In 2009 the deficit ran to 10% of GDP, however, it was precisely that additional spending that helped stabilise the economy. Without it, we would have continued crashing and unemployment could have hit 20-per cent, maybe even higher. Every single economic metric vindicates the deficit, that’s a fact. As the deficit ballooned, the economy eventually bottomed and we started to improve. Buffett’s plan would have made that impossible.
Moreover, we see the results of this 3% experiment in the Eurozone. That was the arbitrary deficit limit imposed in the Maastricht Treaty when the Eurozone was created. I ask you, how well did that work out? Every country in the Eurozone saw their deficits zoom past the 3% limit in 2009. Then they were forced to enact austerity and the resulting spending cuts and tax increases have caused unemployment to surge. Their economies are now in perpetual recession. Is this truly the “fix” that Buffett wants?
I am amazed at how many people still believe the deficit is a problem. Where is the problem, show me? In spite of the deficit AND a downgrade of the US credit rating, interest rates are at record lows, economic growth remains positive and is leading most of the world, unemployment is coming down, the dollar is stable, inflation is low, the housing market is recovering, corporate profits are at record highs, personal savings have rebounded and the list goes on and on and on.
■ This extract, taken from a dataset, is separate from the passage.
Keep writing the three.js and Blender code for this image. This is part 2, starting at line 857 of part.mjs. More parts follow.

There is not one, negative consequence of the deficit—NOT ONE—yet people remain convinced that we need to cut the deficit. What we really should be doing is concentrating on more important things, like creating more jobs, reducing income inequality, stopping foreclosures that are blighting our towns and cities and prosecuting Wall Street fraud and criminality, but instead, all you hear about is this phony fiscal crisis and the deficit. The average person has been massively propagandized into believing this is an issue, when it’s not. It’s simply not.
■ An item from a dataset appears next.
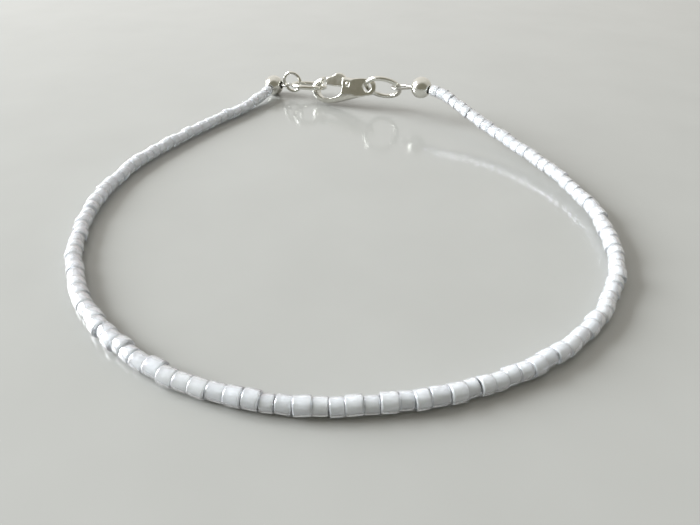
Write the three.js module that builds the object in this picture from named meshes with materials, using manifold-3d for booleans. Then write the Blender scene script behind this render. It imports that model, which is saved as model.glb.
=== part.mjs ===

For what it’s worth, here’s my plan: Forget the deficit. No, wait, even better…run it up. Run it up big time, like we did in WWII, to 30% of GDP. But instead of building armaments, let’s rebuild our roads, bridges and infrastructure, provide gov’t paid healthcare to people (fire the insurance companies!), invest in education by building schools and hiring teachers (and paying them well), expand basic science and research, explore alternative energy, create new transportation systems. Let’s do all these things. Sure, the deficit will get really, really, big, but in the end we will have created massive amounts of new physical and intellectual capital. That’s real wealth. And it’s the wealth that we will be passing along to our kids and grandkids and generations to come. That’s what we should do with the deficit.